Okay, maybe I need a divorce from my Sixth District delegate – let’s just call it quits, Bob. After all, political representation is a lot like a marriage in its give and take and mutual responsibility, right? And I never see you anymore, Bob – at least not out here in the northwestern reaches of your district (or other districts too I hear from the “kids”).
Uh oh, not so fast.
Other than the fact I woke up today to find an “I’m leaving – soon” note from my delegate, Market Watch’s Quentin Fottrell writes, “There’s no longer a silver lining to paying spousal support. President Trump’s tax plan unveiled this week will abolish tax deductions on alimony. This won’t impact people who have already agreed on their payment amounts but – assuming the GOP tax bill is passed by Congress – this new arrangement will be in effect for divorce decrees on Jan. 1, 2018 and thereafter.

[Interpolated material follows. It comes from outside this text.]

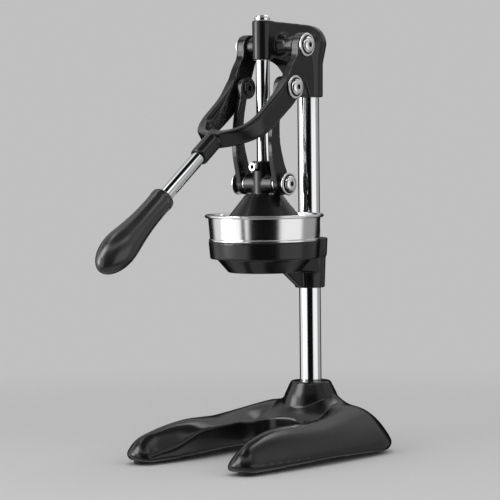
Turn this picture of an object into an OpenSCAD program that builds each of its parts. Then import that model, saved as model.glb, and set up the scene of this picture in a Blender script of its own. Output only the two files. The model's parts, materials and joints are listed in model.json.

“This will create a total re-evaluation of divorce cases,” said Malcolm Taub, partner and co-chair of the divorce and family law practice group at Davidoff Hutcher & Citron LLP. “It’s major.”
“We settled a case this week in court where my wealthy client agreed to pay his dependent wife significant alimony because he could deduct it,” added Randy Kessler, an Atlanta-based lawyer who wrote the book, Divorce: Protect Yourself, Your Kids, and Your Future. “The deduction, as it stands, is a great motivator to encourage the higher wage earner to agree to help support the spouse with less income.”
Uh oh, you don’t think THAT’S what this whole tax “reform” charade is about, do you? – Melania, Melania, has anyone seen Melania since China?!!?